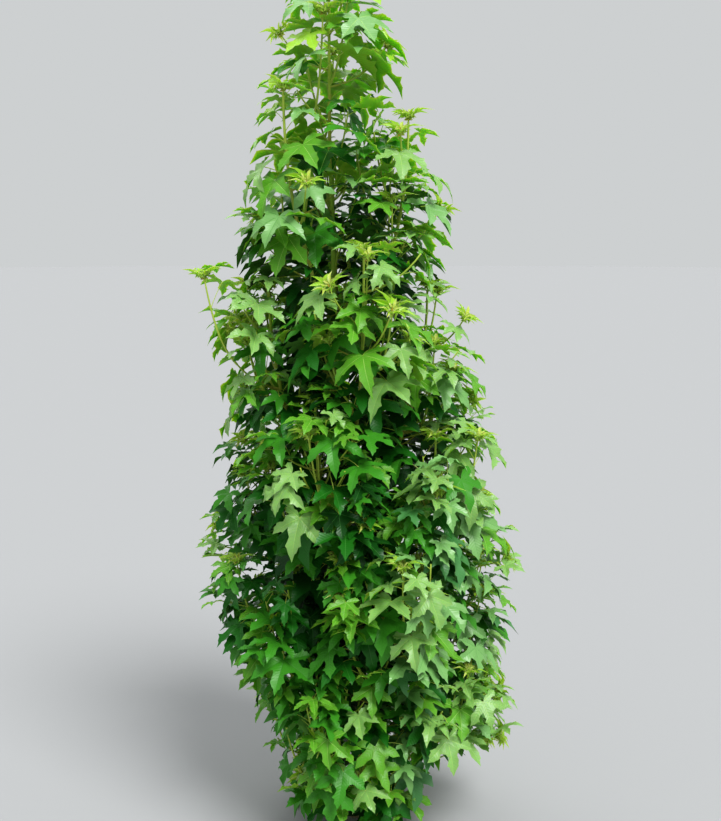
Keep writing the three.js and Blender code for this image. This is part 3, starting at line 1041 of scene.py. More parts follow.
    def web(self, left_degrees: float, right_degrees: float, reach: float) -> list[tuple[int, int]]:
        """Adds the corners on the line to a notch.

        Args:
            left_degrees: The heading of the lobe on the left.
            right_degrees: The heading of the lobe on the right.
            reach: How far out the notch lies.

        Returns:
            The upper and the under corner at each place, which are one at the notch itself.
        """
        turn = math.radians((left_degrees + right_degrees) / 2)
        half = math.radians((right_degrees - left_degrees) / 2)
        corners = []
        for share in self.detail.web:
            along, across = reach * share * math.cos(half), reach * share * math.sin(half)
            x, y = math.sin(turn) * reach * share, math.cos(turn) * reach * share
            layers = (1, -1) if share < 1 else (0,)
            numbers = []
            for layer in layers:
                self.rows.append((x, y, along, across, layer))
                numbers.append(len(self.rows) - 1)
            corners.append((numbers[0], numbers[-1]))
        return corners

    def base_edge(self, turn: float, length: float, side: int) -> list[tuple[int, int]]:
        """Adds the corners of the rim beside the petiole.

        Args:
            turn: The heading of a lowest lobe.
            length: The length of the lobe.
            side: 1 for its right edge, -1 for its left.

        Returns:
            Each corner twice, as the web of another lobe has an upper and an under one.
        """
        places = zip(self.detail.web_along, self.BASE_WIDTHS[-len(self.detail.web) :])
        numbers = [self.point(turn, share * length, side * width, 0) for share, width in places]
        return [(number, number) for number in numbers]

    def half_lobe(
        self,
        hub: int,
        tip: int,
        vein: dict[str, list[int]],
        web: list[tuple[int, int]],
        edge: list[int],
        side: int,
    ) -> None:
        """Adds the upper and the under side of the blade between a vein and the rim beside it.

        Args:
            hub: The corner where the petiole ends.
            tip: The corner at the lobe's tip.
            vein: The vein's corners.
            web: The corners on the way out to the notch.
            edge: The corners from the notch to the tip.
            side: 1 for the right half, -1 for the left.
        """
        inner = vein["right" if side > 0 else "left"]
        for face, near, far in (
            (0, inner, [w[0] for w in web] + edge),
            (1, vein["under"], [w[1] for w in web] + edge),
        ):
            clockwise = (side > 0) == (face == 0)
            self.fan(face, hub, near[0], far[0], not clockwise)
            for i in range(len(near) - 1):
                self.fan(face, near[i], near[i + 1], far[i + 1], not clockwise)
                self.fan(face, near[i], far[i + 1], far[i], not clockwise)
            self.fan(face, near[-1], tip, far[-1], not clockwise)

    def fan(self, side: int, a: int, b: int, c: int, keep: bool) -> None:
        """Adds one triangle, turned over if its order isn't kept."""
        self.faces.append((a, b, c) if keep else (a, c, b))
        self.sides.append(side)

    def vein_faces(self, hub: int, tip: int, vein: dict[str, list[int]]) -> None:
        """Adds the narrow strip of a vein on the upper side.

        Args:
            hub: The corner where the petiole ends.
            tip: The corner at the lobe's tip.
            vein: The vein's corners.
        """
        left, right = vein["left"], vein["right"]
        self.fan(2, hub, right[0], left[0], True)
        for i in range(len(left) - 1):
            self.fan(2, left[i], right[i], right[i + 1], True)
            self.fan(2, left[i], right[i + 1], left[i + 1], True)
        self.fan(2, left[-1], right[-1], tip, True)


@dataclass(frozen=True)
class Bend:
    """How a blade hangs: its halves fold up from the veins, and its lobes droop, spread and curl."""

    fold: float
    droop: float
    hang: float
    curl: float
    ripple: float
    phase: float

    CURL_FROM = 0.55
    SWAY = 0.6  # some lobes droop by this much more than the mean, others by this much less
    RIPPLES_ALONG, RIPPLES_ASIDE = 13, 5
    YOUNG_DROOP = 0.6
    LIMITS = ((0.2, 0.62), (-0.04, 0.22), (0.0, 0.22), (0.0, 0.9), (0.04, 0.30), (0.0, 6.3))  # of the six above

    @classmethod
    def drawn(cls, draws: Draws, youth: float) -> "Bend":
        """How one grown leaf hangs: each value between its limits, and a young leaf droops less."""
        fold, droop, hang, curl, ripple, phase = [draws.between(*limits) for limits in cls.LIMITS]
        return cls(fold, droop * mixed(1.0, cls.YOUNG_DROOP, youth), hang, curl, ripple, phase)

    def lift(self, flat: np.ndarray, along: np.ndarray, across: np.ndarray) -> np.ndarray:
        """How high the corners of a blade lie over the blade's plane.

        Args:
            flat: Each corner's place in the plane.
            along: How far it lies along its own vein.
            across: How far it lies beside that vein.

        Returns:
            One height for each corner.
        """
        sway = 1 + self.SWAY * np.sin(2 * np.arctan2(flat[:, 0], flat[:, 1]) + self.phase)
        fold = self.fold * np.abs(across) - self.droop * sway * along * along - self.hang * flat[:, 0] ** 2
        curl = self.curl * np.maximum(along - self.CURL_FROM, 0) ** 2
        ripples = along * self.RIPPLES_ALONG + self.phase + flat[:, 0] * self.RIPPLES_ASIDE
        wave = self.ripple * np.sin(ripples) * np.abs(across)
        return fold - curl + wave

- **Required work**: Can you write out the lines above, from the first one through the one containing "beside the petiole.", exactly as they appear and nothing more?

- **Exercise result**:
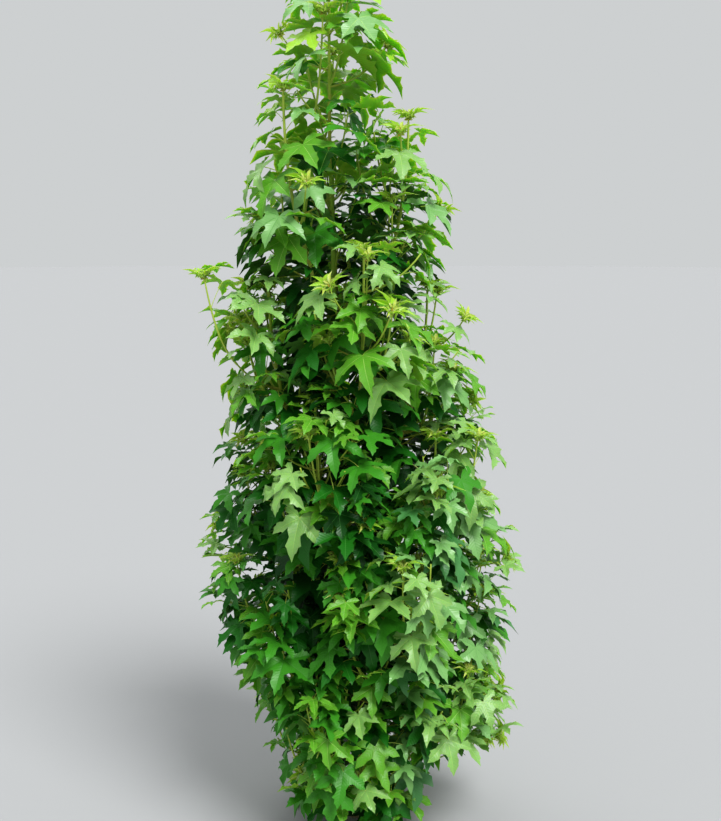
Keep writing the three.js and Blender code for this image. This is part 3, starting at line 1041 of scene.py. More parts follow.
    def web(self, left_degrees: float, right_degrees: float, reach: float) -> list[tuple[int, int]]:
        """Adds the corners on the line to a notch.

        Args:
            left_degrees: The heading of the lobe on the left.
            right_degrees: The heading of the lobe on the right.
            reach: How far out the notch lies.

        Returns:
            The upper and the under corner at each place, which are one at the notch itself.
        """
        turn = math.radians((left_degrees + right_degrees) / 2)
        half = math.radians((right_degrees - left_degrees) / 2)
        corners = []
        for share in self.detail.web:
            along, across = reach * share * math.cos(half), reach * share * math.sin(half)
            x, y = math.sin(turn) * reach * share, math.cos(turn) * reach * share
            layers = (1, -1) if share < 1 else (0,)
            numbers = []
            for layer in layers:
                self.rows.append((x, y, along, across, layer))
                numbers.append(len(self.rows) - 1)
            corners.append((numbers[0], numbers[-1]))
        return corners

    def base_edge(self, turn: float, length: float, side: int) -> list[tuple[int, int]]:
        """Adds the corners of the rim beside the petiole.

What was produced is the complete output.